(SET PROBLEM): Filter these entries so that only lines with the word "saved" remain.

--- Start of RECORDS TO PROCESS ---

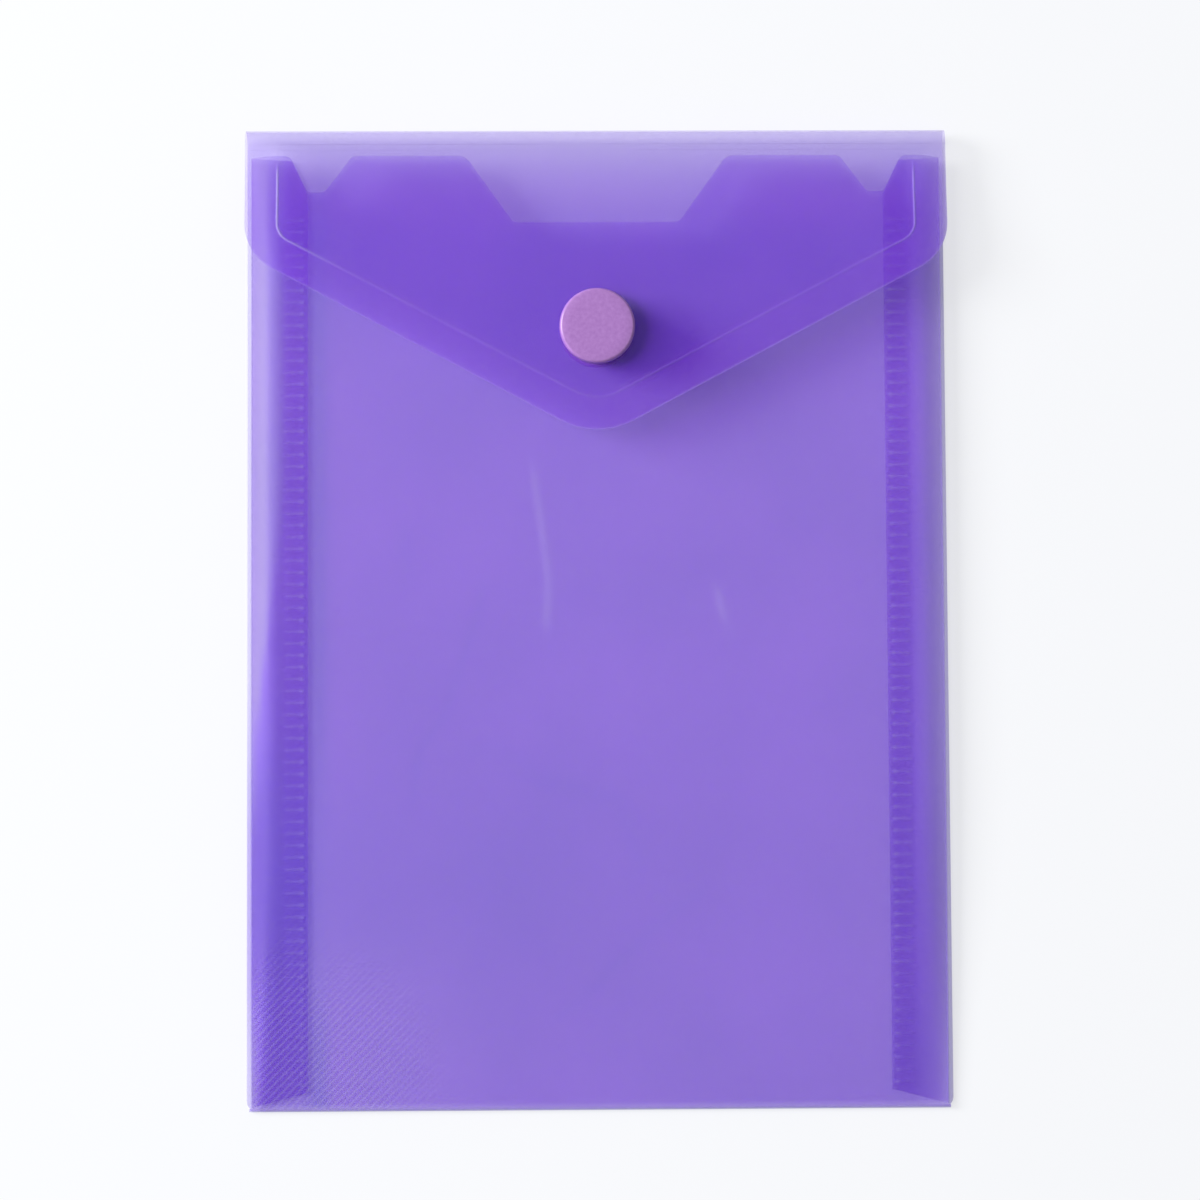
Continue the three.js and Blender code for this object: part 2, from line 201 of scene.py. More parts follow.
def rounded_path(corners, arc_steps, straight_steps=1):
    """Points along a path through (x, y, radius) corners. The corners between the two ends become arcs of
    arc_steps, and each straight stretch has straight_steps (one number, or one for each stretch)."""
    corners = [np.array(corner, dtype=float) for corner in corners]
    stretches = len(corners) - 1
    counts = [straight_steps] * stretches if isinstance(straight_steps, int) else straight_steps
    arcs = []
    for before, corner, after in zip(corners, corners[1:], corners[2:]):
        back = (before[:2] - corner[:2]) / np.linalg.norm(before[:2] - corner[:2])
        on = (after[:2] - corner[:2]) / np.linalg.norm(after[:2] - corner[:2])
        half = math.acos(np.clip(back @ on, -1, 1)) / 2
        bisector = (back + on) / np.linalg.norm(back + on)
        centre = corner[:2] + bisector * corner[2] / math.sin(half)
        first = corner[:2] + back * corner[2] / math.tan(half)
        last = corner[:2] + on * corner[2] / math.tan(half)
        start = math.atan2(*(first - centre)[::-1])
        turn = math.remainder(math.atan2(*(last - centre)[::-1]) - start, 2 * math.pi)
        angle = start + turn * np.linspace(0, 1, arc_steps + 1)
        arcs.append(centre + corner[2] * np.stack([np.cos(angle), np.sin(angle)], axis=1))
    points = []
    begin = corners[0][:2]
    for index in range(stretches):
        end = arcs[index][0] if index < len(arcs) else corners[-1][:2]
        share = np.linspace(0, 1, counts[index] + 1)[:-1, None]
        points.append(begin + (end - begin) * share)
        if index < len(arcs):
            points.append(arcs[index][:-1])
            begin = arcs[index][-1]
    points.append(corners[-1][None, :2])
    return np.concatenate(points)


def smooth_step(low, high, value):
    """0 on low's side, 1 on high's side, easing in and out between. Low may be the larger number."""
    share = np.clip((value - low) / (high - low), 0, 1)
    return share * share * (3 - 2 * share)


def bell(distance, width):
    """A bell curve: 1 at distance 0, 0.37 at width, and next to nothing at twice the width."""
    return np.exp(-((distance / width) ** 2))


# The lie of the film

def rise(y):
    """How much of its full height the front has reached at y: a quarter sine over RISE_LENGTH."""
    return np.sin(np.clip((y - FRONT_START_Y) / RISE_LENGTH, 0, 1) * math.pi / 2)


def crease_height(y):
    """Height of the side crease at y."""
    return CREASE_BOTTOM + (CREASE_TOP - CREASE_BOTTOM) * rise(y)


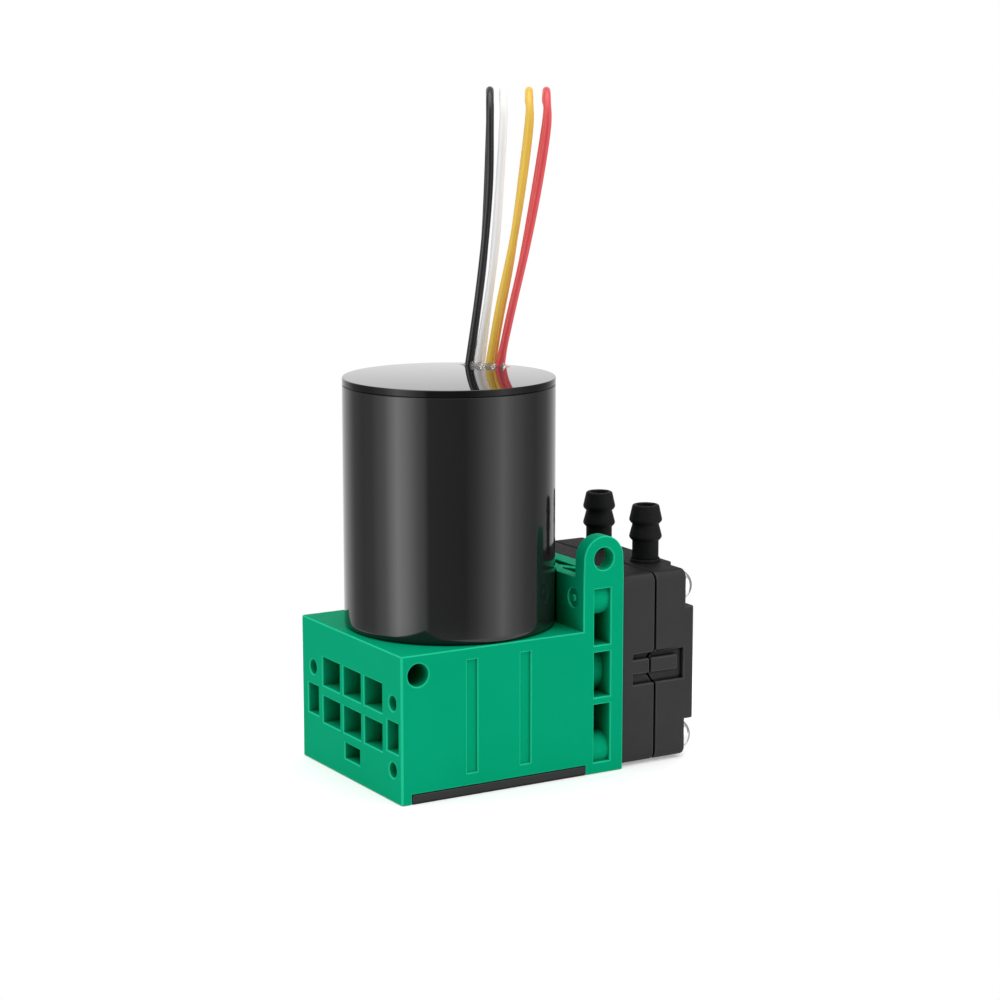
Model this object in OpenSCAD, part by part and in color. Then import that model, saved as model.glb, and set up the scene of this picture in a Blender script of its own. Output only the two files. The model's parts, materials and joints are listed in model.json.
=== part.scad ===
// Small brushless diaphragm vacuum pump. A 28 mm motor stands on a moulded bracket,
// its eccentric drives a rod along +X, and the rod flexes a rubber diaphragm against the black pump head.
// Millimetres. The origin is on the motor axis, on the underside of the bottom cover. +X runs to the pump
// head, +Z up the motor.

/* [Motor] */
// Outside diameter of the motor can
motor_d = 28; // [25:0.5:30]
// Height of the motor from its seat to the top of its lid
motor_h = 33; // [28:0.5:45]
// Sheet thickness of the can wall
can_wall = 0.8; // [0.5:0.1:1.2]
// Thickness of the can's floor
can_floor = 1; // [0.8:0.1:1.5]
// Radius of the can's lower edge
can_round = 0.9; // [0.3:0.1:1.5]
// Thickness of the lid's visible disc
lid_t = 1; // [0.8:0.1:1.5]
// Diameter of the motor shaft
shaft_d = 2.3; // [1.8:0.1:2.5]
// Diameter of the pilot boss under the can
pilot_d = 9; // [8:0.1:9.6]
// Depth of the pilot boss
pilot_h = 1.5; // [0.8:0.1:1.7]
// Outside diameter of the two motor bearings
motor_bearing_d = 7; // [6:0.1:7.4]
// Width of the two motor bearings
motor_bearing_w = 3; // [2:0.1:3.5]

/* [Bracket] */
// How far the bracket and its flange stand past the motor at the front and rear
side_over = 0; // [0:0.1:3]
// How far the end face with the windows stands past the motor
end_over = 1; // [0.6:0.1:4]
// How far the flange starts inside the motor's edge
neck_in = 1.8; // [0.6:0.1:2.4]
// Thickness of the plate that the motor stands on
top_t = 1.8; // [1.5:0.1:3]
// Height of the pump axis over the base
pump_z = 13.15; // [13:0.05:16]
// Radius of the round crank chamber
chamber_r = 9.5; // [9:0.1:9.7]
// Wall round the crank chamber
chamber_wall = 1.2; // [0.8:0.1:1.3]
// Diameter of the mounting holes
mount_d = 3; // [2.6:0.1:3.2]
// Distance of the box's mounting hole from the end face
mount_in = 2.45; // [2.2:0.05:3]
// Distance of the box's mounting hole below the box's top
mount_down = 2.64; // [2.4:0.05:3]
// Depth of the two shallow grooves in each side
groove_depth = 0.35; // [0.2:0.05:0.6]
// Width of those grooves
groove_w = 1.5; // [1:0.1:2]

/* [Flange] */
// Thickness of the flange's plate on the motor side
rear_plate = 1.7; // [1.2:0.1:2]
// Gap between the two plates of the flange
plate_gap = 2.5; // [2:0.1:4]
// Thickness of the flange's plate on the head side
front_plate = 2.05; // [1.5:0.05:2.5]
// Height of the flange's top over the pump axis
flange_rise = 13.35; // [13.1:0.05:14.5]
// Width of the mounting ears
ear_w = 6.1; // [5:0.1:6.2]
// Thickness of the mounting ears
ear_t = 2.3; // [2:0.1:4]
// Height of the ear's hole over the flange's top
ear_rise = 2.45; // [2.2:0.05:5]
// Thickness of the ribs between the plates
rib_t = 1; // [0.7:0.1:1.2]

/* [Windows] */
// Width of the bars between the windows
win_bar = 1; // [0.8:0.1:2]
// Width of the bars between the windows and the side slots
slot_bar = 1.3; // [0.8:0.1:2]
// Wall between the side slots and the bracket's sides
slot_wall = 1.35; // [1.1:0.05:2]
// Height of the windows in the upper row
win_h1 = 3.85; // [3:0.05:4.2]
// Height of the windows in the lower row
win_h2 = 3.6; // [3:0.05:4]
// Width of the upright slots at both sides
slot_w = 3; // [2:0.1:3.2]
// Height of those slots
slot_h = 4; // [3:0.1:4.4]
// Diameter of the small round pockets
pip_d = 2; // [1.4:0.1:2.4]

/* [Bottom cover] */
// Thickness of the bottom cover
cover_t = 1.3; // [1:0.1:1.6]
// Height of its locating ring inside the crank chamber
ring_h = 2.2; // [1.5:0.1:4]

/* [Crank and rod] */
// Offset of the crank pin, half the stroke
throw = 1.2; // [0.8:0.05:1.3]
// Bore of the rod's bearing
rod_bearing_bore = 6; // [5.6:0.1:6.4]
// Outside diameter of the rod's bearing
rod_bearing_d = 10; // [9.8:0.1:10.4]
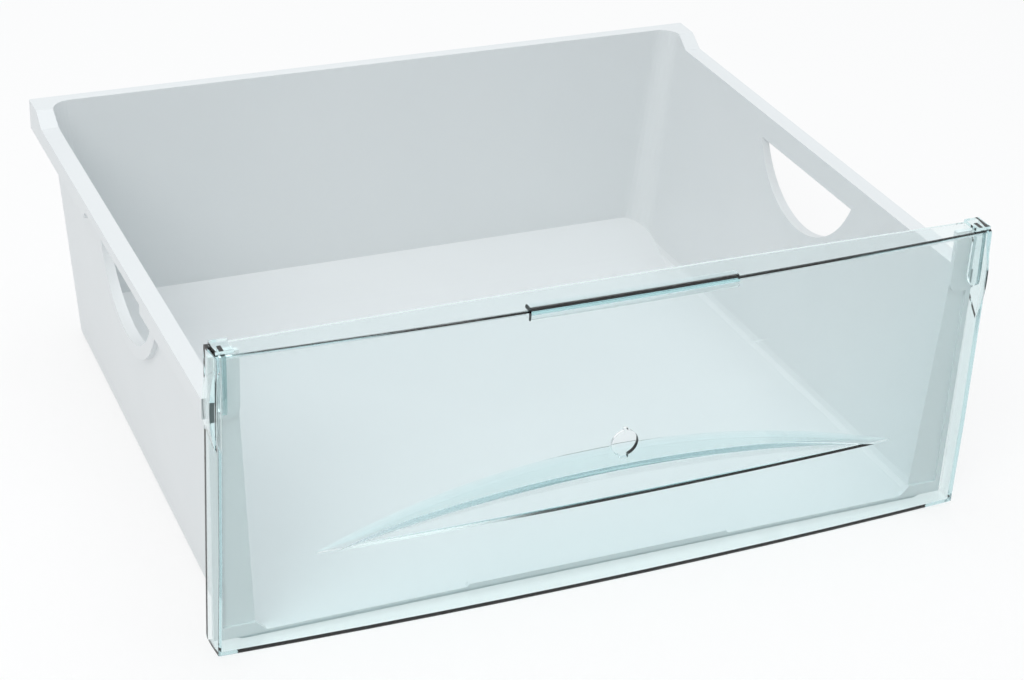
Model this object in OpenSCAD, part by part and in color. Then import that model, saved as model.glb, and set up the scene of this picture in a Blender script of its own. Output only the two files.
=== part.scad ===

--- End of RECORDS TO PROCESS ---

(RESULT OF THIS EXERCISE):
Model this object in OpenSCAD, part by part and in color. Then import that model, saved as model.glb, and set up the scene of this picture in a Blender script of its own. Output only the two files. The model's parts, materials and joints are listed in model.json.
Model this object in OpenSCAD, part by part and in color. Then import that model, saved as model.glb, and set up the scene of this picture in a Blender script of its own. Output only the two files.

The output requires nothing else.